- To clarify Directors' management responsibility and reinforce their oversight of management and the conduct of operations, their terms of office are set at one year, and four out of our nine Directors are Outside Directors. Since June 2020, an Outside Director has been appointed chairperson of Board of Directors.
- To ensure management transparency, nomination of candidates for Director and Corporate Officer, succession plan of CEO and executive compensation system thereof are deliberated on by a Nomination Committee and a Compensation Committee, respectively, which are advisory bodies to Board of Directors and are established as voluntary committees.
- Both Committees are composed of four Outside Directors and one Outside Audit & Supervisory Board Member participates as an observer.
- For audits of legal compliance and soundness of management, the Company has adopted an Audit & Supervisory Board system and established Audit & Supervisory Board comprising five Audit & Supervisory Board Members, including three Outside Audit & Supervisory Board Members.
- The Company prescribes specific criteria on the judgment of independence of Outside Directors and Outside Audit & Supervisory Board Members and basic matters regarding execution of duties by Directors and Audit & Supervisory Board Members.
- The Company employs a Corporate Officer System which contributes to appropriate and swift management decision-making and the conduct of operations.

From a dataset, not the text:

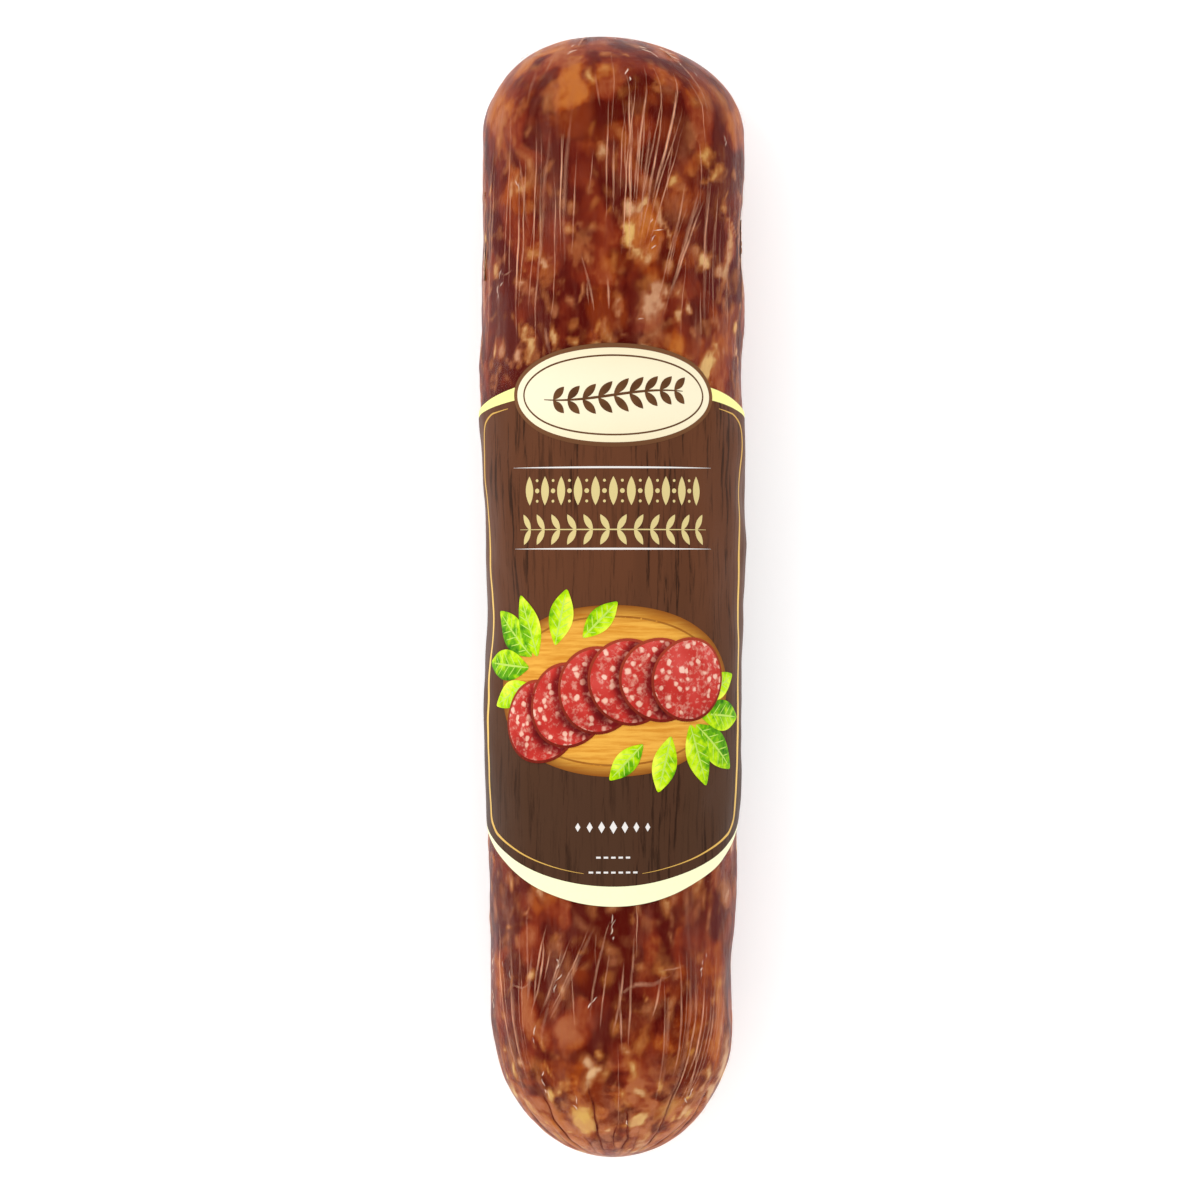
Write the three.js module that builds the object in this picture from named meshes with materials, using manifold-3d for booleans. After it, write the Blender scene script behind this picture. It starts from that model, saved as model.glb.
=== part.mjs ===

- With the aims of ensuring effectiveness and efficiency of operations, ensuring reliability of financial reporting, complying with applicable laws and regulations relevant to business activities, and safeguarding assets, the Company structures its internal control system to consist of self-monitoring carried out by respective organizations which execute its functions (primary controls), policy development and monitoring for respective organizations carried out by the corporate organization (secondary controls), and internal auditing encompassing monitoring carried out by the Internal Audit Department (tertiary controls).